The full extent of Lake Albert was gazetted as a ‘rural locality’ along with Lake Alexandrina in May 2014. The boundary of the locality of ‘Lake Albert’ with the rural locality of Lake Alexandrina occurs at the alignment of Poltalloch Road within the locality of Poltalloch on the northern side of the Albert Channel which connects both lakes.
Lake Albert is visited regularly by people traveling to and from Melbourne, the Limestone Coast, the Coorong National Park, Tailem Bend, Murray Bridge, and Adelaide.
Visitors enjoy fishing, camping, bushwalking, 4WD tracks, bird watching, water sports, and many land-based sporting clubs such as lawn bowls, cricket, football, netball, tennis, croquet, shooting, motorcycling, karate, pony riding, and golf in the Township of Meningie.

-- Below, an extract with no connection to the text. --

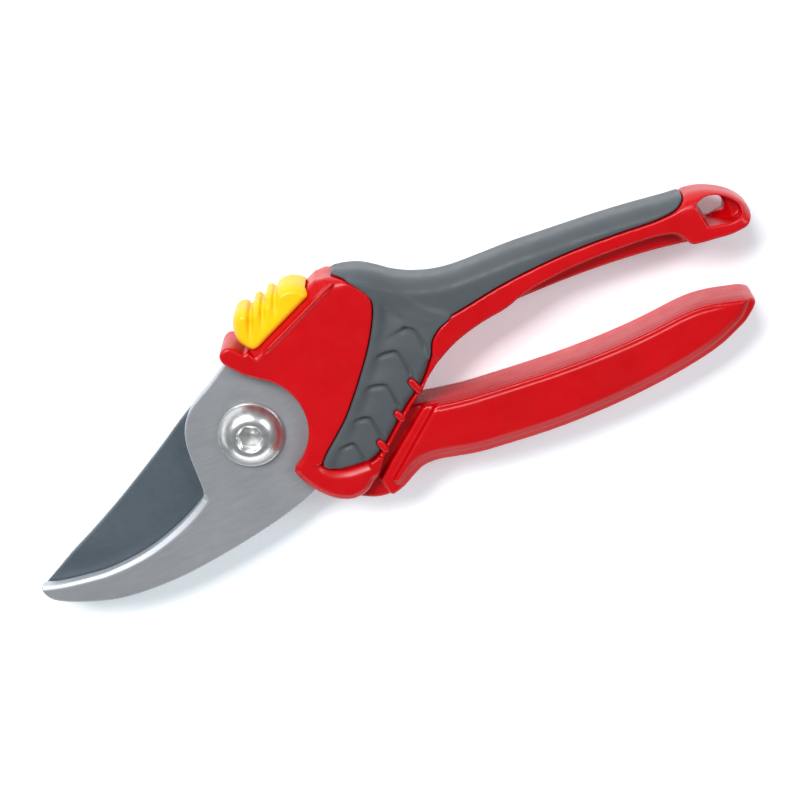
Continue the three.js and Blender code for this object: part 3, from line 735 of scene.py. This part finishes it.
def domed_bolt():
    """The pivot bolt: shank, flange, domed head and hexagon socket, from its end face up."""
    top = span("pivot_bolt")[1][2]
    shank, flats, depth = 4, 6.0, 3.4
    rings = [ring(shank - 0.5, 0), ring(shank, 0.5)]
    thread_pitch = 0.625
    for z in np.arange(0.9, 5.6, thread_pitch):
        rings += [ring(shank - 0.35, z), ring(shank, z + 0.28)]
    rings += [ring(shank, ROOF), ring(BOLT_RADIUS - 0.2, ROOF), ring(BOLT_RADIUS, ROOF + 0.2)]
    rings += [ring(BOLT_RADIUS, ROOF + 0.65), ring(BOLT_RADIUS - 0.12, ROOF + 0.82)]
    edge_radius, edge_z, flat_radius = BOLT_RADIUS - 0.35, ROOF + 0.92, 4.2
    for share in np.linspace(0, 1, 16):
        radius = edge_radius + (flat_radius - edge_radius) * share
        fall = (radius - flat_radius) / (edge_radius - flat_radius)
        rings.append(ring(radius, top - (top - edge_z) * fall**2))
    rim = 3.75
    rings += [ring(rim, top), ring(rim - 0.12, top - 0.05)]
    rings += [ring(hexagon(flats), top - 0.45), ring(hexagon(flats - 0.05), top - 0.7)]
    rings += [ring(hexagon(flats - 0.1), top - depth), ring(2.2, top - depth - 0.2)]
    rings.append(ring(0.3, top - depth - 0.9))
    return stacked("domed_bolt", rings, closed=False)


def locking_nut():
    low, high = span("pivot_nut")
    bottom, top = low[2], high[2]
    across = 13.0
    body = hexagon(across)
    rings = [ring(lesser(body, 6.2), bottom), ring(lesser(body, 6.9), bottom + 0.35)]
    rings += [ring(body, bottom + 0.8), ring(body, top - 0.8)]
    rings += [ring(lesser(body, 6.9), top - 0.35), ring(lesser(body, 6.2), top), ring(4.7, top)]
    turns = np.linspace(top - 0.3, bottom + 0.3, 8)
    for i, z in enumerate(turns):
        rings.append(ring(4.3 if i % 2 == 0 else 4.55, z))
    rings.append(ring(4.7, bottom))
    return stacked("locking_nut", rings)


def socket_screw(node):
    """A small socket screw put in from the back: its head is at the low end."""
    low, high = span(node)
    centre = [(low[0] + high[0]) / 2, (low[1] + high[1]) / 2, 0]
    head, shank, bottom, tip = (high[0] - low[0]) / 2, 1.7, low[2], high[2]
    seat = bottom + 2.2
    count = 48
    rings = [ring(0.2, bottom + 1.5, count), ring(hexagon(2.5), bottom + 1.3, count)]
    rings += [ring(hexagon(2.55), bottom + 0.25, count), ring(1.6, bottom, count)]
    rings += [ring(head - 0.55, bottom, count), ring(head - 0.15, bottom + 0.15, count)]
    rings += [ring(head, bottom + 0.55, count), ring(head, seat - 0.15, count)]
    rings += [ring(head - 0.12, seat, count), ring(shank, seat, count), ring(shank, seat + 1, count)]
    for z in np.arange(seat + 1.2, tip - 0.8, 0.7):
        rings += [ring(shank - 0.25, z, count), ring(shank, z + 0.3, count)]
    rings += [ring(shank - 0.4, tip, count)]
    return stacked(f"{node}_threaded", rings[::-1], centre, closed=False)


# ---------------------------------------------------------------- materials


class Nodes:
    """A material's nodes, with a short way to add and link one."""

    def __init__(self, name):
        self.material = bpy.data.materials.new(name)
        self.material.use_nodes = True
        self.tree = self.material.node_tree
        self.shader = self.tree.nodes["Principled BSDF"]
        self.place = self.add("ShaderNodeTexCoord").outputs["Object"]

    def add(self, kind, inputs=(), **settings):
        made = self.tree.nodes.new(kind)
        for key, value in settings.items():
            setattr(made, key, value)
        for key, value in dict(inputs).items():
            if isinstance(value, bpy.types.NodeSocket):
                self.tree.links.new(value, made.inputs[key])
            else:
                made.inputs[key].default_value = value
        return made

    def noise(self, size, detail=3, stretch=None):
        """Noise whose features are about `size` millimetres, longer along one axis if stretched."""
        place = self.place
        if stretch:
            place = self.add("ShaderNodeMapping", {"Vector": place, "Scale": stretch}).outputs[0]
        inputs = {"Vector": place, "Scale": 1 / (size * MM), "Detail": detail}
        return self.add("ShaderNodeTexNoise", inputs).outputs["Fac"]

    def ramp(self, value, stops):
        """A colour ramp from (position, colour) stops; a number stands for a grey."""
        made = self.add("ShaderNodeValToRGB", {"Fac": value})
        elements = made.color_ramp.elements
        while len(elements) < len(stops):
            elements.new(0.5)
        for element, (position, colour) in zip(elements, stops):
            colour = (colour,) * 3 if isinstance(colour, (int, float)) else colour
            element.position, element.color = position, (*colour, 1)
        return made.outputs["Color"]

    def mix(self, share, a, b):
        inputs = {"Factor": share}
        made = self.add("ShaderNodeMix", inputs, data_type="RGBA")
        for socket, value in (("A_Color", a), ("B_Color", b)):
            target = next(i for i in made.inputs if i.identifier == socket)
            if isinstance(value, bpy.types.NodeSocket):
                self.tree.links.new(value, target)
            else:
                target.default_value = (*value, 1)
        return next(o for o in made.outputs if o.identifier == "Result_Color")

    def bump(self, *layers):
        """Bumps from (height, strength, depth in millimetres) layers, one on the other."""
        normal = None
        for height, strength, depth in layers:
            inputs = {"Height": height, "Strength": strength, "Distance": depth * MM}
            if normal is not None:
                inputs["Normal"] = normal
            normal = self.add("ShaderNodeBump", inputs).outputs["Normal"]
        self.tree.links.new(normal, self.shader.inputs["Normal"])

    def link(self, socket, value):
        self.tree.links.new(value, self.shader.inputs[socket])

    def set(self, **values):
        for name, value in values.items():
            self.shader.inputs[name.replace("_", " ")].default_value = value


def linear(red, green, blue):
    """A colour given as it looks, 0 to 255, in the linear values that a shader takes."""

    def channel(value):
        value /= 255
        return value / 12.92 if value <= 0.04045 else ((value + 0.055) / 1.055) ** 2.4

    return tuple(channel(v) for v in (red, green, blue))


def moulded_plastic(name, colour, deep, roughness):
    """Glossy moulded plastic: slow variations of colour, faint sink marks and rubbed patches."""
    n = Nodes(name)
    n.link("Base Color", n.mix(n.ramp(n.noise(14, 2), [(0.35, 0), (0.65, 1)]), colour, deep))
    rubbed = n.ramp(n.noise(4.5, 3), [(0.3, roughness - 0.04), (0.7, roughness + 0.06)])
    n.link("Roughness", rubbed)
    n.bump((n.noise(9, 1), 0.05, 0.12))
    n.set(IOR=1.45, Specular_IOR_Level=0.4)
    return n.material


def soft_rubber():
    """The grip's soft compound: matt, with a fine grain and slightly paler worn patches."""
    n = Nodes("grey_grip")
    grain = n.add("ShaderNodeTexVoronoi", {"Vector": n.place, "Scale": 1 / (0.42 * MM)})
    worn = n.ramp(n.noise(11, 4), [(0.4, 0), (0.75, 1)])
    n.link("Base Color", n.mix(worn, linear(65, 71, 75), linear(71, 77, 81)))
    n.link("Roughness", n.ramp(n.noise(3, 4), [(0.3, 0.5), (0.7, 0.64)]))
    n.bump((grain.outputs["Distance"], 0.22, 0.05), (n.noise(0.25, 2), 0.1, 0.03))
    n.set(IOR=1.47, Sheen_Weight=0.12, Sheen_Roughness=0.5)
    return n.material


def satin_steel(name, dark, light, roughness, ground=None):
    """Blasted steel with a fine grain. `ground` is the paler colour of its sloping ground edges."""
    n = Nodes(name)
    tint = n.mix(n.ramp(n.noise(18, 3), [(0.3, 0), (0.7, 1)]), dark, light)
    if ground:
        normal = n.add("ShaderNodeNewGeometry").outputs["True Normal"]
        height = n.add("ShaderNodeSeparateXYZ", {"Vector": normal}).outputs["Z"]
        level = n.add("ShaderNodeMath", {0: height}, operation="ABSOLUTE").outputs[0]
        tint = n.mix(n.ramp(level, [(0.84, 1), (0.985, 0)]), tint, ground)
    n.link("Base Color", tint)
    streaks = n.noise(0.5, 3, stretch=(0.12, 1, 1))
    n.link("Roughness", n.ramp(streaks, [(0.3, roughness - 0.05), (0.7, roughness + 0.07)]))
    n.bump((n.noise(0.22, 2), 0.12, 0.02), (streaks, 0.05, 0.02))
    n.set(Metallic=0.5)
    return n.material


def coated_steel():
    """The cutting blade's dark low-friction coating, with a few faint scuffs."""
    n = Nodes("coated_steel")
    patches = n.ramp(n.noise(20, 3), [(0.3, 0), (0.7, 1)])
    base = n.mix(patches, linear(78, 88, 96), linear(88, 98, 106))
    scuffs = n.ramp(n.noise(1.4, 6, stretch=(0.2, 1, 1)), [(0.66, 0), (0.8, 1)])
    n.link("Base Color", n.mix(scuffs, base, linear(96, 104, 110)))
    n.link("Roughness", n.ramp(n.noise(1.1, 4), [(0.3, 0.42), (0.7, 0.54)]))
    n.bump((n.noise(0.18, 2), 0.1, 0.015))
    n.set(Metallic=0.35)
    return n.material


def bright_steel(name, colour, roughness, mark_size):
    """Turned or plated steel: circular tool marks about the upright axis, and small smudges."""
    n = Nodes(name)
    smudge = n.ramp(n.noise(2.6, 5), [(0.35, 0), (0.75, 1)])
    n.link("Base Color", n.mix(smudge, colour, tuple(v * 0.86 for v in colour)))
    n.link("Roughness", n.ramp(n.noise(1.5, 4), [(0.3, roughness), (0.7, roughness + 0.07)]))
    wave = n.add(
        "ShaderNodeTexWave",
        {"Vector": n.place, "Scale": 1 / (mark_size * 20 * MM), "Distortion": 0.4},
        wave_type="RINGS",
        rings_direction="Z",
    )
    n.bump((wave.outputs["Fac"], 0.02, 0.02), (n.noise(0.3, 2), 0.02, 0.01))
    n.set(Metallic=1.0)
    return n.material


def black_rubber():
    n = Nodes("black_rubber")
    n.link("Base Color", n.ramp(n.noise(3, 3), [(0.3, 0.012), (0.7, 0.024)]))
    n.link("Roughness", n.ramp(n.noise(0.8, 3), [(0.3, 0.75), (0.7, 0.9)]))
    n.bump((n.noise(0.3, 3), 0.3, 0.04))
    return n.material


MATERIALS = {
    "red_plastic": moulded_plastic("red_plastic", linear(188, 0, 10), linear(181, 0, 8), 0.31),
    "grey_grip": soft_rubber(),
    "yellow_plastic": moulded_plastic("yellow_plastic", linear(255, 190, 0), linear(255, 182, 0), 0.38),
    "plain_steel": satin_steel(
        "plain_steel",
        linear(148, 149, 153),
        linear(156, 158, 162),
        0.46,
        ground=linear(186, 190, 197),
    ),
    "coated_steel": coated_steel(),
    "polished_steel": bright_steel("polished_steel", linear(232, 232, 230), 0.29, 0.5),
    "zinc_steel": bright_steel("zinc_steel", linear(190, 192, 192), 0.3, 0.6),
    "spring_steel": bright_steel("spring_steel", linear(140, 141, 144), 0.32, 0.4),
    "black_rubber": black_rubber(),
}


# ---------------------------------------------------------------- the object


def place(piece, body, node, slot):
    """A finished piece: it rides on its body, and stands for its CAD node."""
    piece.data.materials.clear()
    piece.data.materials.append(MATERIALS[slot])
    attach(piece, body)
    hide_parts(node)


BODY_OF = {n: b for b, nodes in frame["record"]["behaviour"]["bodies"].items() for n in nodes}
SLOT_OF = {p["node"]: p["material_slot"] for p in frame["record"]["subparts"]}
MADE = {
    "upper_handle": handle_shell,
    "upper_grip": soft_grip,
    "lower_handle": lower_handle,
    "lock_slider": thumb_slider,
    "counter_blade": hooked_blade,
    "cutting_blade": coated_blade,
    "pivot_bolt": domed_bolt,
    "pivot_nut": locking_nut,
}
SCREWS = ["tang_screw_1", "tang_screw_2", "blade_screw_1", "blade_screw_2"]

for node, make in MADE.items():
    place(make(), BODY_OF[node], node, SLOT_OF[node])
for node in SCREWS:
    place(socket_screw(node), BODY_OF[node], node, SLOT_OF[node])
for node, part in frame["nodes"].items():
    if node in MADE or node in SCREWS:
        continue
    part.data.materials.clear()
    part.data.materials.append(MATERIALS[SLOT_OF[node]])
    bevel = part.modifiers.new("worn_edges", "BEVEL")
    bevel.width, bevel.segments, bevel.limit_method = 0.1 * MM, 2, "ANGLE"


# ---------------------------------------------------------------- camera, floor and light

# The view is from well above, a little from the thumb's side. The frame is turned in the picture.
TILT, TURN = math.radians(18), math.radians(25)
DISTANCE = 0.582  # metres, as are the places below
TARGET = Vector((0.0386, -0.00934, 0.009))
RIGHT = Vector((math.cos(TURN), -math.sin(TURN), 0))
AWAY = Vector((math.sin(TURN), math.cos(TURN), 0))
BACK = Vector((0, 0, math.cos(TILT))) + AWAY * math.sin(TILT)
UP = AWAY * math.cos(TILT) - Vector((0, 0, math.sin(TILT)))


def camera():
    data = bpy.data.cameras.new("camera")
    data.lens, data.sensor_width = 100, 36
    made = bpy.data.objects.new("camera", data)
    turn = Matrix((RIGHT, UP, BACK)).transposed().to_4x4()
    made.matrix_world = Matrix.Translation(TARGET + BACK * DISTANCE) @ turn
    bpy.context.scene.collection.objects.link(made)
    bpy.context.scene.camera = made


def floor():
    half, count, under_object = 1.6, 24, -0.0001
    steps = np.linspace(-half, half, count + 1)
    points = [(x, y, under_object) for y in steps for x in steps]
    row = count + 1
    faces = [
        (j * row + i, j * row + i + 1, (j + 1) * row + i + 1, (j + 1) * row + i)
        for j in range(count)
        for i in range(count)
    ]
    mesh = bpy.data.meshes.new("floor")
    mesh.from_pydata(points, [], faces)
    made = bpy.data.objects.new("floor", mesh)
    n = Nodes("floor")
    stops = [(0.3, linear(246, 247, 250)), (0.7, linear(250, 251, 253))]
    n.link("Base Color", n.ramp(n.noise(300, 2), stops))
    n.set(Roughness=0.9, Emission_Color=(0.8, 0.95, 1, 1), Emission_Strength=0.21)
    mesh.materials.append(n.material)
    bpy.context.scene.collection.objects.link(made)


def softbox(name, offset, width, height, watts, colour=(1, 1, 1)):
    """An area light at an offset along (right, away, up) from the target, facing it."""
    data = bpy.data.lights.new(name, "AREA")
    data.shape, data.size, data.size_y = "RECTANGLE", width, height
    data.energy, data.color = watts, colour
    made = bpy.data.objects.new(name, data)
    right, away, up = offset
    made.location = TARGET + RIGHT * right + AWAY * away + Vector((0, 0, up))
    made.rotation_mode = "QUATERNION"
    made.rotation_quaternion = (TARGET - made.location).to_track_quat("-Z", "Y")
    bpy.context.scene.collection.objects.link(made)


def studio():
    softbox("key", (-0.55, 0.75, 1.05), 0.9, 0.5, 23)
    softbox("fill", (0.8, 0.5, 0.9), 0.5, 0.5, 5, (0.95, 0.97, 1))
    softbox("front", (0.0, -1.0, 0.4), 1.6, 0.5, 5)
    world = bpy.data.worlds.new("studio")
    bpy.context.scene.world = world
    world.use_nodes = True
    background = world.node_tree.nodes["Background"]
    background.inputs["Color"].default_value = (0.86, 0.95, 1, 1)
    background.inputs["Strength"].default_value = 0.24


bpy.context.scene.view_settings.view_transform = "Standard"
camera()
floor()
studio()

Because there are no significant tributaries and a high evaporation rate, Lake Albert is saltier than Lake Alexandrina. It is also smaller and not as deep, but it is more protected from the elements. In 2008, water levels in Lake Alexandrina and Lake Albert became so low that large quantities of acid sulphate soils started to form. The possibility of flooding the lake with seawater to prevent acidification was raised, and tension remains between South Australia and the upstream states over how to share the dwindling supply of water. To this day the lake remains at significant risk of water loss and high salinity.